I told the GC, if thats what you wanna call him, that when it comes to electrical work it should be the electricians that do the work and he said "well they didnt do much though, i can call them back to see where they did stuff with the electrical". I said i just wanna tell you that its going to take longer and cost more now and i cant warranty any of the work, next time make sure we do it from the start.


----------



## five.five-six (Apr 9, 2013)

Electrical on a flip should be done by handymen. The poor sap that just spent his lifes savings to buy the house needs to hire an electrician to fix it.


----------



## chicken steve (Mar 22, 2011)

sparky402 said:


> I told the GC, if thats what you wanna call him, that when it comes to electrical work it should be the electricians that do the work and he said "well they didnt do much though, i can call them back to see where they did stuff with the electrical". I said i just wanna tell you that its going to take longer and cost more now and i cant warranty any of the work, next time make sure we do it from the start.



But even GC's will have their guys do demo work, no license needed for electrical....~CS~


----------



## Grogan14 (Jul 16, 2009)

I had a flipper call this morning. Guy wanted me to come out with my magic "sniffer", and find the problem that he and his bio-mechanical engineer buddy, who has been helping him do all of the electrical work, couldn't. I took a pass.


----------



## sparky402 (Oct 15, 2013)

Grogan14 said:


> I had a flipper call this morning. Guy wanted me to come out with my magic "sniffer", and find the problem that he and his bio-mechanical engineer buddy, who has been helping him do all of the electrical work, couldn't. I took a pass.

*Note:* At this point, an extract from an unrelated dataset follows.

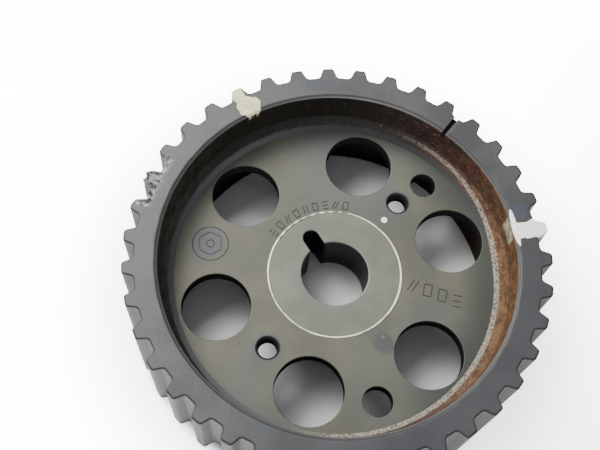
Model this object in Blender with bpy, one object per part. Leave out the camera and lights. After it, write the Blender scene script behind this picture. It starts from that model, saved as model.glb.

So you were smarter than i was


----------



## Shockdoc (Mar 4, 2010)

GCs will have their own guys wire the whole house, I had a d*ck like that who used to call me for the electrical service and a temporary power circuit and then let his clowns wire the house. These were his investment rental properties, he rents them upon fllipping them, he never installed a shed of insulation. Typical scumbag


----------



## Going_Commando (Oct 1, 2011)

Phuck flips.


----------



## MHElectric (Oct 14, 2011)

Lots of flippers will choke at your prices. You might get one or two to bite, maybe. They are cheap cheap CHEAP. They think that they are the only ones aloud to make any money.

One flipper called me out to "fix" some receptacles on a freshly done job. He said his electrician woulda done it but he had a doctor's apt.......how unfortunate...:laughing:. Anyways, a quick look over showed they had obviously buried a box or two in the wall, so I gave him my hourly price and watched him turn red and start getting loud about how he does this and that, and he would NEVER pay anyone that kind of money.....I left him to deal with that mess.


----------



## FrunkSlammer (Aug 31, 2013)

I feel bad when someone can't afford my rates, but I feel good when someone just won't afford my rates. Screw those people.


----------



## pete87 (Oct 22, 2012)

MHElectric said:


> Lots of flippers will choke...
> One flipper called me out to "fix" some receptacles on a freshly done job. He said his electrician would... and he would NEVER pay anyone that kind of money.....I left him to deal with that mess.


NEVER PAY ANYONE...


I hope you got show up cash ? These bastards will Brain Pick You then have there Boy do the work .





Pete


----------